Los argumentos de Chul-Han se reducían básicamente a uno solo: el régimen de poder neoliberal es incontestable porque seduce, estabiliza y lo mercantiliza todo, incluso el comunismo. Me pregunto desde dónde escribe alguien que habla del poder de seducción y de estabilización de un régimen de dominación que precariza y destruye la vida natural, social, cultural y personal al nivel que lo ha hecho y lo sigue haciendo, cada vez con más intensidad, el capitalismo. ¿Es que los niños-esclavos indios, o los hombres y mujeres que cada día trepan la valla de Ceuta o Melilla son seres libremente seducidos por el discurso de la emprendiduría? ¿Es que las multitudes que madrugan para ir a trabajar cada mañana o que llenan las listas del paro de este país y de tantos otros son usuarios complacidos de un sistema en el que desean libremente ingresar?
Me pregunto, también, qué experiencia social tiene alguien que ve en toda respuesta colectiva o cooperativa a la precariedad actual un nuevo producto del mercado capitalista. Pero contestar uno por uno los diferentes aspectos de su argumentación desbordaría el espacio de este artículo. Analizaré solamente la tesis que se recoge en el título de su artículo, no porque la sostenga Chul-Han, sino porque es un lugar común de la actual ideología con la que el poder mantiene su propia legitimidad.
Que “la revolución ya no es posible” es una tesis que sólo puede sostenerse desde la mirada del poder. Tener poder es precisamente pretender dominar un determinado espacio de lo posible: de lo que puede ser o no ser, de lo que puede pasar o no pasar. En este caso, el “ya no” de la sentencia encierra la revolución entre una posibilidad pasada y una imposibilidad futura. La neutraliza presentándola como una experiencia histórica caducada. Pero para los sin-poder, lo posible siempre es una cárcel, un espacio de dominación. La revolución, por tanto, nunca ha sido posible ni imposible. Revolucionaria es, precisamente, esa acción colectiva que hace emerger una posibilidad imprevista, una novedad radical que no estaba contenida en el abanico de lo que podía pasar.

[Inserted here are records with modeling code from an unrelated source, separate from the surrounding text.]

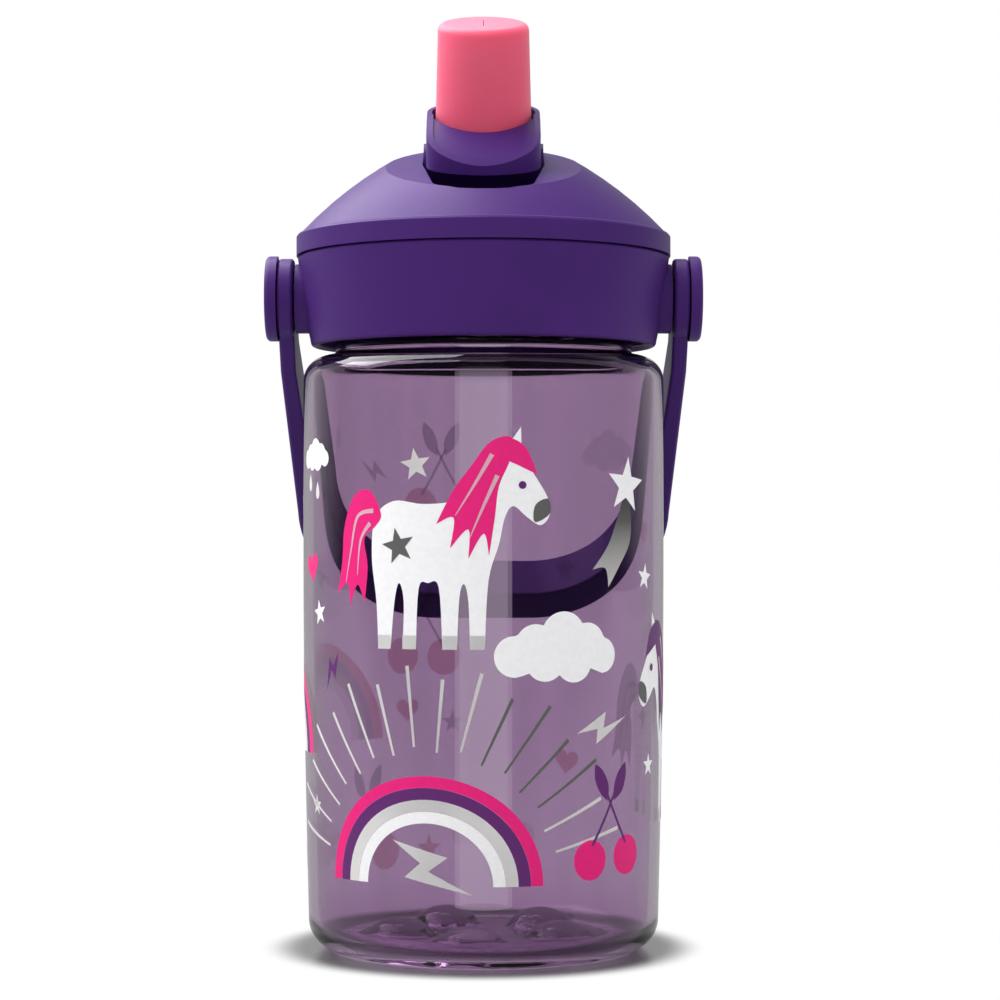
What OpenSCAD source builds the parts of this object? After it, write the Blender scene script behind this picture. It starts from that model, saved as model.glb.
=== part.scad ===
// Kids water bottle: clear screw-neck body, domed lid with a flip-up straw spout, and a swinging carry handle.
// Millimetres, +Z up, origin on the bottle's axis at the surface that it stands on.
// The drinker is on the -Y side. The spout is open, and the handle hangs behind, on the +Y side.

/* [Bottle] */
// Outer radius of the body just under the shoulder
body_r = 36.4; // [35.6:0.1:36.6]
// Outer radius of the body just above the base corner
base_r = 35.3; // [34:0.1:35.5]
// Wall thickness of the body
wall = 2; // [1.6:0.1:2.4]
// Height of the shoulder, where the neck starts
shoulder_z = 119.2; // [119:0.1:119.6]
// Radius of the rounded shoulder
shoulder_round = 5; // [4:0.5:5]
// Radius of the rounded base corner
base_round = 6; // [4:0.5:7]

/* [Neck] */
// Outer radius of the neck at the thread's root
neck_r = 30; // [29.8:0.1:30.2]
// Height of the mouth's rim
neck_top = 133.6; // [133.4:0.1:133.6]
// Rise of the lid in one turn
thread_pitch = 4; // [3.8:0.1:4.2]
// Turns of thread on the neck and in the lid
thread_turns = 1.5; // [1.25:0.25:1.5]

/* [Lid] */
// Outer radius of the screw collar at its top
collar_top_r = 37.5; // [37.2:0.1:37.6]
// Outer radius of the screw collar at its bottom
collar_bottom_r = 35.3; // [35.1:0.1:36]
// Height of the collar's lower edge
collar_z = 121.2; // [121:0.1:121.4]
// Height of the seam between the collar and the dome
seam_z = 139.4; // [139.4:0.1:139.6]
// Outer radius of the dome at its base
dome_r = 37.8; // [37.6:0.1:37.8]
// Forward slope of the flat facet round the spout
facet_slope = 18; // [16:1:20]

/* [Spout] */
// Forward lean of the open spout
spout_lean = 20; // [18:1:22]
// Distance from the hinge axis to the tip of the mouthpiece
spout_reach = 29.8; // [28:0.1:30]
// Outer radius of the mouthpiece at its foot
mouthpiece_foot_r = 9.7; // [9.5:0.1:9.8]
// Outer radius of the mouthpiece near its tip
mouthpiece_tip_r = 9.1; // [8.8:0.1:9.3]

/* [Straw] */
// Outer radius of the straw
straw_r = 5.8; // [5.5:0.1:5.9]
// Wall thickness of the straw
straw_wall = 0.9; // [0.7:0.1:1]
// Height of the straw's lower end
straw_foot_z = 8; // [7:0.5:12]

/* [Handle] */
// Outer half width of the handle
handle_half_w = 41.4; // [41.2:0.1:41.6]
// Thickness of the handle's arms
arm_t = 3.15; // [3:0.05:3.2]
// Thickness of the handle's grip
grip_t = 7; // [6:0.5:7.5]
// Width of the handle's band
band_w = 12.2; // [11.6:0.1:12.4]
// Length from the pivot to the outside of the grip
handle_reach = 79.3; // [78.8:0.1:80]
// Angle of the hanging handle behind the vertical
handle_hang = 38; // [37.5:0.5:39]

/* [Hidden] */
$fn = 96;
eps = 0.01;
big = 200;

tritan = [0.56, 0.44, 0.62, 0.45];
lid_purple = [0.42, 0.27, 0.62];
spout_pink = [0.85, 0.33, 0.45];
straw_clear = [0.8, 0.8, 0.84, 0.6];
silicone = [0.86, 0.86, 0.88];

// Body and base
floor_t = 1.8;
foot_ring_r = 25;
foot_recess = 0.8;
lobes = 5;
lobe_at = 17;
lobe_r = 6;
lobe_z = -1.6;
lobe_turn = 0.63;
wall_steps = 8;

// Neck and thread
neck_bore_r = 28.2;
thread_h = 1.9;
thread_root_w = 1.6;
thread_crest_w = 0.9;
thread_start_z = 124.4;
thread_steps = 36;
thread_sunk = 0.5;
thread_lead = 5;

// Lid stack, from the bottom up
collar_bore_r = 33.2;
collar_thread_h = 2.2;
gasket_t = 1.1;
gasket_in_r = 27.4;
gasket_out_r = 31.2;
deck_z = neck_top + gasket_t + 0.1;
deck_t = 2.2;
deck_r = 32.9;
ledge_in_r = 31.6;
ledge_t = 0.8;
spigot_z = deck_z + deck_t + 0.1;
spigot_r = 35.1;
spigot_wall = 1.8;
dome_wall = 2;
dome_band_z = 143.2;
dome_arc_r = 80;
dome_arc_off = 21.6;
dome_arc_z = 89.35;
dome_steps = 12;
facet_z = 159.75;

// Slot and well that the spout stands and folds in
hinge_z = 157;
slot_half_w = 12.2;
slot_wall = 2.3;
well_floor_z = 144.2;
well_floor_t = 1.8;
well_front_y = -8;
scoop_r = 21;
scoop_y = -20;
scoop_z = 166.6;
scoop_end_r = 19.5;
scoop_front_y = -31.2;
scoop_corner_r = 3.5;
scoop_corner_x = 6.4;
scoop_corner_y = -26;

// Port between the straw and the hub
hub_r = 5.6;
port_channel_r = 3.6;
seal_r = 6.2;
seal_shoulder_z = 149.8;
seal_lip_r = 4.6;
seal_top_z = 152.4;
seal_gap = 0.05;
coupler_flange_r = 9;
coupler_flange_t = 1.4;
coupler_top_z = 143;
coupler_foot_z = 124;
vent_x = 15;
vent_y = 16;
vent_r = 2.4;

// Spout carrier, in its own frame: y back from the hinge, z along the mouthpiece
trunnion_r = 1.75;
trunnion_tip = 13.6;
trunnion_gap = 0.06;
ear_r = 5.4;
ear_gap = 0.15;
hub_channel_r = 2.8;
hub_neck_r = 4.2;
cheek_x = 7.2;
cheek_round = 4;
tray_half_w = 11.3;
tray_front_y = -20;
tray_front_arc_r = 15.5;
tray_corner_r = 6.5;
tray_rear_y = 11.2;
tray_rear_round = 11.2;
tray_under_z = 3.45;
tray_rear_under_z = 7.2;
tray_top_z = 12;
tray_top_y = -1;
tray_arc_r = 30.4;
arch_steps = 24;
rim_t = 1.3;
dish_depth = 0.6;
stem_r = 6.6;
stem_foot_z = 5.5;
stem_top_z = 24;
stem_bore_r = 4.4;
groove_gap = 0.7;
foot_z = 8.4;
sleeve_gap = 0.05;
tip_t = 2.2;
tip_round = 1.5;
slit_w = 0.15;
slit_l = 7;

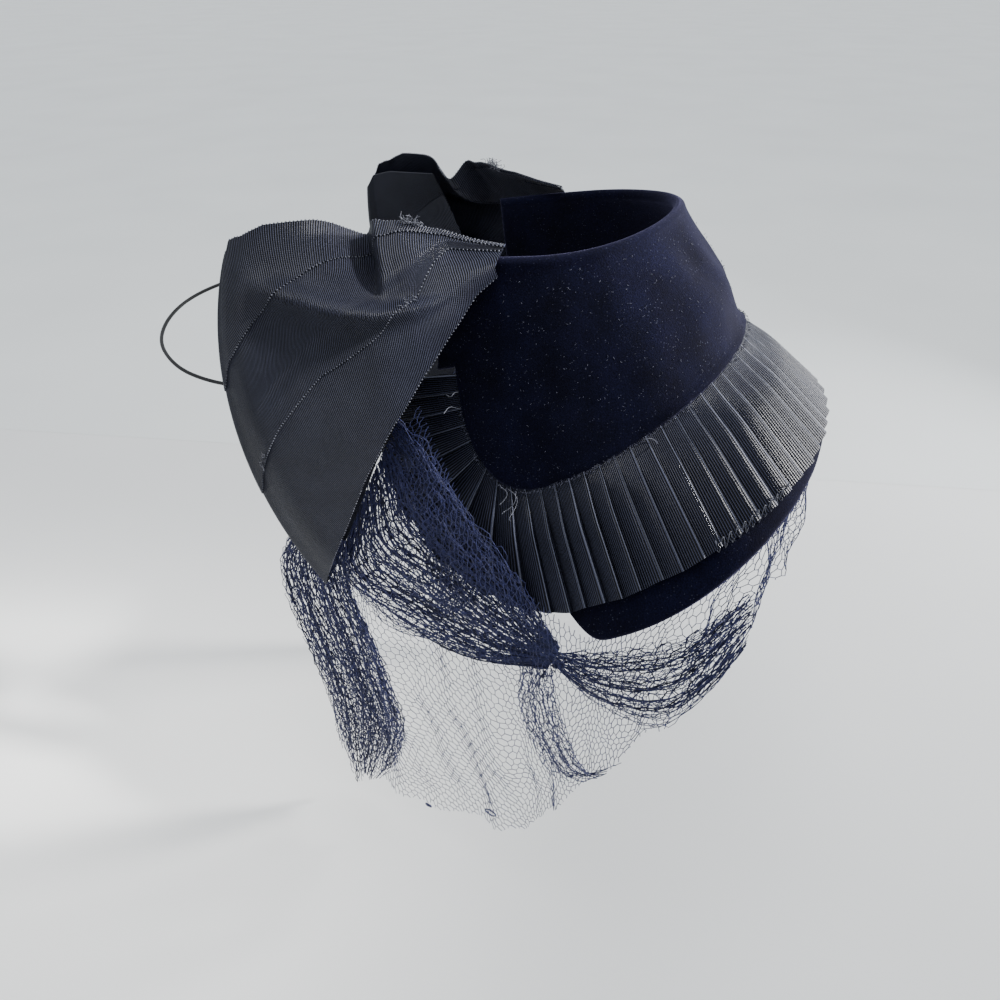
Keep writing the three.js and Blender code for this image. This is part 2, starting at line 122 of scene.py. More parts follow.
# Soft unevenness of cloth: a few slow waves in mixed directions, the same each run
def unevenness(points, seed, size, octaves=3):
    rng = np.random.default_rng(seed)
    points = np.asarray(points, float)
    total = np.zeros(points.shape[:-1])
    for octave in range(octaves):
        finer = 1.7 ** octave
        for _ in range(4):
            way = unit(rng.normal(size=3))
            total += np.sin(points @ way * (2 * math.pi * finer / size) + rng.uniform(0, 6.28)) / finer
    return total / 4


# Camera, at the photograph's own angle
cameraView = {
    "place": (-0.36327, -0.05365, 0.19418),
    "right": (0.29766786, -0.95466634, -0.00245225),
    "up": (0.56040611, 0.17265563, 0.81002162),
    "back": (-0.77287698, -0.24249166, 0.58639489),
    "lens": 27.036,
}
clearSelection()
bpy.ops.object.camera_add(location=cameraView["place"])
camera = bpy.context.object
camera.name = "camera"
cameraTurn = zip(cameraView["right"], cameraView["up"], cameraView["back"])
cameraRows = [[*row, place] for row, place in zip(cameraTurn, cameraView["place"])]
camera.matrix_world = Matrix(cameraRows + [[0, 0, 0, 1]])
camera.data.lens = cameraView["lens"]
camera.data.sensor_width = 36
camera.data.clip_start = 0.01
bpy.context.scene.camera = camera


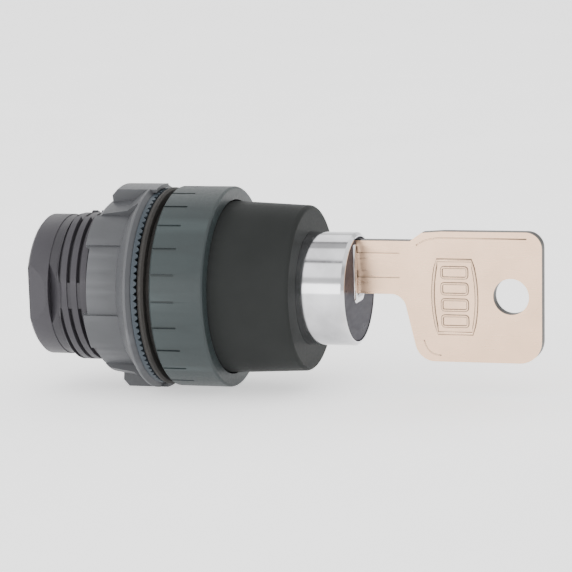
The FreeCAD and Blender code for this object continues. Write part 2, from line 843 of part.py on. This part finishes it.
def cam_screw():
    """The pan-head screw that holds the cam on the plug's tail, with a cross slot."""
    body = ring("cam_screw", [
        ("tail_rear + screw_length", "0"),
        ("tail_rear + screw_length", "screw_radius - 2 * overlap"),
        ("tail_rear + screw_length - 2 * overlap", "screw_radius"),
        ("tail_rear", "screw_radius"),
        ("tail_rear", "screw_head"),
        ("tail_rear - screw_head_height + screw_dome", "screw_head"),
        ("tail_rear - screw_head_height", "screw_head - screw_dome"),
        ("tail_rear - screw_head_height", "0"),
    ])
    face = "tail_rear - screw_head_height - overlap"
    sketch = new_sketch(body, "slot_sketch", role="YZ_Plane", offset=face)
    draw_rectangle(sketch, "-(slot_width / 2)", "-slot_reach", "slot_width / 2", "slot_reach")
    slot = extrude(body, "slot", sketch, "slot_depth + overlap", "Pocket", reverse=True)
    cut_checked(body, lambda: around(body, "cross_slot", slot, "4"))


def pusher(name, side):
    """One contact pusher: round nose on the cam, collar for the spring, stem through the guide."""
    body = new_body(name)
    offset = f"{side} * pusher_offset"
    nose = new_sketch(body, "nose_sketch", role="XZ_Plane", offset=f"-({offset})")
    tip = "cam_rear - ramp_toe - push_travel * ramp_lead / turn_range - pusher_gap"
    draw_rectangle(nose, "collar_front - overlap", "-pusher_nose", tip, "pusher_nose")
    extrude(body, "nose", nose, "pusher_blade", both_ways=True)
    ease(body, "nose_round", lambda p: near(p.x, tip) and near(abs(p.z), "pusher_nose"),
         "pusher_nose - nose_flat")
    collar = new_sketch(body, "collar_sketch", role="YZ_Plane", offset="collar_rear")
    draw_circle(collar, offset, "0", "pusher_collar")
    extrude(body, "collar", collar, "collar_front - collar_rear")
    stem = new_sketch(body, "stem_sketch", role="YZ_Plane", offset="pusher_rear")
    draw_circle(stem, offset, "0", "pusher_stem")
    extrude(body, "stem", stem, "collar_rear - pusher_rear + overlap")
    ease(body, "stem_end", lambda p: near(p.x, "pusher_rear"), "stem_chamfer", "Chamfer")


def pusher_spring(name, side):
    """The spring between a pusher's collar and the guide."""
    foot = ("collar_rear - spring_gap", f"{side} * pusher_offset", "0")
    length = "collar_rear - guide_front - 2 * spring_gap"
    coil_spring(name, "pusher_coil", "pusher_wire", length, "pusher_turns", foot, upright=False)


def pusher_guide():
    """The plate that closes the rear of the body, with a hole for each pusher and an eye in the middle."""
    body = ring("pusher_guide", [
        ("guide_rear", "guide_eye"),
        ("guide_rear", "guide_radius - guide_edge"),
        ("guide_rear + guide_edge", "guide_radius"),
        ("guide_front", "guide_radius"),
        ("guide_front", "guide_eye"),
    ])
    sketch = new_sketch(body, "guide_sketch", role="YZ_Plane", offset="guide_rear - overlap")
    for side in ("", "-"):
        draw_circle(sketch, f"{side}pusher_offset", "0", "pusher_stem + guide_gap")
    depth = "guide_front - guide_rear + 2 * overlap"
    cut_checked(body, lambda: extrude(body, "guide_holes", sketch, depth, "Pocket", reverse=True))


# ---- Sub-parts: the nut and its clamp ring ----


def fixing_nut():
    """The plastic nut: a collar with two long flats, raised wrench lands, a rim and two grip lugs."""
    body = ring("fixing_nut", [
        ("nut_rear", "nut_bore"),
        ("nut_rear", "nut_rear_radius"),
        ("nut_shoulder", "nut_shoulder_radius"),
        ("cone_rear", "cone_radius"),
        ("nut_rim_rear", "nut_radius"),
        ("nut_rim", "nut_radius"),
        ("nut_face", "nut_face_radius"),
        ("nut_face", "nut_bore"),
    ])
    flat = cut_checked(body, lambda: turn(body, "flat", [
        ("nut_rear - overlap", "flat_radius"),
        ("cone_rear", "flat_radius"),
        ("flat_front", "flat_front_radius"),
        ("flat_front", "nut_radius + cut_margin"),
        ("nut_rear - overlap", "nut_radius + cut_margin"),
    ], kind="Groove", angle="flat_angle", facing=HALF_TURN))
    cut_checked(body, lambda: around(body, "flats", flat, "2"))
    for place, facing in (("upper", UPPER_LAND), ("lower", LOWER_LAND)):
        land = turn(body, f"{place}_land", [
            ("wrench_rear", "nut_bore"),
            ("wrench_rear", "flat_radius"),
            ("wrench_rear + wrench_edge", "wrench_land"),
            ("wrench_front", "wrench_land"),
            ("wrench_front", "nut_bore + overlap"),
            ("nut_rear + overlap", "nut_bore"),
        ], angle="wrench_angle", facing=facing)
        around(body, f"{place}_lands", land, "2")
    lug = turn(body, "lug", [
        ("lug_rear", "nut_bore + overlap"),
        ("lug_rear", "nut_radius - lug_round"),
        ("lug_rear + lug_round", "nut_radius"),
        ("lug_front", "nut_radius"),
        ("lug_front", "lug_overhang"),
        ("nut_face", "lug_overhang"),
        ("nut_face", "nut_bore + overlap"),
    ], angle="lug_angle", facing=LUG_FACING)
    around(body, "lugs", lug, "2")


def clamp_ring():
    """The toothed ring in front of the nut, which bites the rear of the panel."""
    body = ring("clamp_ring", [
        ("ring_rear", "ring_bore"),
        ("ring_rear", "ring_radius"),
        ("ring_front", "ring_radius"),
        ("ring_front", "ring_bore"),
    ])
    sketch = new_sketch(body, "tooth_sketch", role="XZ_Plane", offset="ring_radius - tooth_reach")
    width = "ring_radius * pi / tooth_count"
    draw_outline(sketch, [
        ("ring_front - tooth_height", "0"),
        ("ring_front + overlap", f"-({width} - tooth_tip / 2)"),
        ("ring_front + overlap", f"{width} - tooth_tip / 2"),
    ])
    gap = extrude(body, "tooth_gap", sketch, "tooth_reach + cut_margin", "Pocket", reverse=True)
    cut_checked(body, lambda: around(body, "teeth", gap, "tooth_count"))


# ---- Assembly ----

threaded_body()
panel_gasket()
bezel_ring()
seal_ring("housing_seal", "neck_front + seal_thickness / 2", "seal_radius", "seal_thickness")
lock_housing()
stop_pin()
lock_sleeve()
clip_ring("sleeve_clip", "spigot_rear - clip_thickness", "lock_radius - sleeve_groove + sleeve_clip_lift",
          "front_bore - overlap")
pusher_guide()
lock_plug()
clip_ring("plug_clip", "sleeve_rear - clip_thickness", "plug_radius - plug_groove + sleeve_clip_lift",
          "lock_radius + sleeve_groove + clip_slack")
for slot_number in range(int(CELLS["wafer_count"])):
    wafer(slot_number)
    wafer_spring(slot_number)
actuating_cam()
cam_screw()
for pusher_number, pusher_side in ((1, 1), (2, -1)):
    pusher(f"pusher_{pusher_number}", pusher_side)
    pusher_spring(f"pusher_spring_{pusher_number}", pusher_side)
key()
fixing_nut()
clamp_ring()

doc.recompute()
for item in doc.Objects:
    if "Invalid" in item.State or "Error" in item.State:
        raise RuntimeError(f"{item.Name} failed: {item.State}")
os.makedirs("parts", exist_ok=True)
for part in parts:
    shape = part.Shape
    if shape.isNull() or not shape.isValid() or len(shape.Solids) != 1:
        raise RuntimeError(f"{part.Label} is not one valid solid")
    shape.exportStep(f"parts/{part.Label}.step")
    print(f"{part.Label:16s} {shape.Volume:9.2f} mm3")
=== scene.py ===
"""Looks of the selector key switch head: materials, detail on key and plug, springs, light and camera."""
import math

import bmesh
import bpy
from mathutils import Matrix, Vector


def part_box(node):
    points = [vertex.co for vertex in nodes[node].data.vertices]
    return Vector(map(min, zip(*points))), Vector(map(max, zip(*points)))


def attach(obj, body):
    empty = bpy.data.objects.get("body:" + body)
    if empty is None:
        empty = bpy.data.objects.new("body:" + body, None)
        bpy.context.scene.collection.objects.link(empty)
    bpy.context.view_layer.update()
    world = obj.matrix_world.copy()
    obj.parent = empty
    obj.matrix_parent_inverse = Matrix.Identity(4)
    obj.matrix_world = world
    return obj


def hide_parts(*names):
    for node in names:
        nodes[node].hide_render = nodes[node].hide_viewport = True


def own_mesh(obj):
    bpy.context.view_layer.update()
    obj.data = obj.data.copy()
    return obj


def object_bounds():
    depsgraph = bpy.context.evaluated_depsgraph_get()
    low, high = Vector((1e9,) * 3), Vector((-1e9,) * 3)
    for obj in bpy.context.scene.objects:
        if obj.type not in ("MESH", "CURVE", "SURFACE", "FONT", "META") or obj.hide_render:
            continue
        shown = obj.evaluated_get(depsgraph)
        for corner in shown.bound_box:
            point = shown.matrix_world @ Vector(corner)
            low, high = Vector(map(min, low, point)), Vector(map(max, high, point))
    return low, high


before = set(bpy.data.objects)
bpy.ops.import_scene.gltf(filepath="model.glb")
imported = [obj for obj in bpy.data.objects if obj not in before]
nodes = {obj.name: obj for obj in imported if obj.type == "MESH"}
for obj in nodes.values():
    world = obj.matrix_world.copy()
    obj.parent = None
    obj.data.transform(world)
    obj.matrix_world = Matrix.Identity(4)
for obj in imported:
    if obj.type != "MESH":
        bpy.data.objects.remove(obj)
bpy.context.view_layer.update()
MM = 0.001
# The colour sockets of a Mix node, which has a set of sockets for each type of data.
MIX_FIRST = 6
MIX_SECOND = 7
MIX_RESULT = 2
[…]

¿En qué consiste esa posibilidad con la que el poder, ya sea neoliberal o disciplinario, nunca cuenta como realmente posible? El mismo Marx la describe en La ideología alemana con unas palabras muy claras: la revolución consiste en “la apropiación de la totalidad de las fuerzas productivas por parte de los individuos asociados (…) que adquieren, al mismo tiempo su libertad asociándose y por medio de la asociación”.
En el capitalismo actual, las fuerzas productivas ya no son solamente los medios de producción industrial. Son todos los medios que reproducen la vida, material y simbólicamente. La revolución es reapropiarse de ellos colectivamente, es decir, por medio de esta capacidad de asociación y de cooperación que nos hace libres. Me pregunto: ¿no es esto, precisamente, algo que está pasando? Los movimientos sociales y los emprendimientos cooperativos que, en tantas partes del mundo hoy, autonomizan su capacidad de gestión y de creación de formas de vida, ¿qué hacen sino proponer y plantear concretamente formas de reapropiación colectiva de la vida?
¿Y si la revolución, más que “no ser ya posible”, es algo que está continuamente pasando? La revolución sería entonces la posibilidad más permanente, más insistente y más inminente del sistema capitalista. No es que ya no sea posible, sino que está siempre ahí, teniendo lugar y siendo combatida, reconducida, neutralizada. Lo que ha cambiado no es la posibilidad de la revolución sino su forma y concepción histórica. En un mundo posthistórico, la revolución ya no será un acontecimiento histórico, único, que cambiará para siempre el curso de la historia. Y en un mundo postpolítico, la revolución ya no será una mera toma del poder político. Más allá de la historia política de las revoluciones, hoy se impone la intempestividad de las revoluciones que ya están teniendo lugar. Si el poder no quiere verlas, nosotros sí.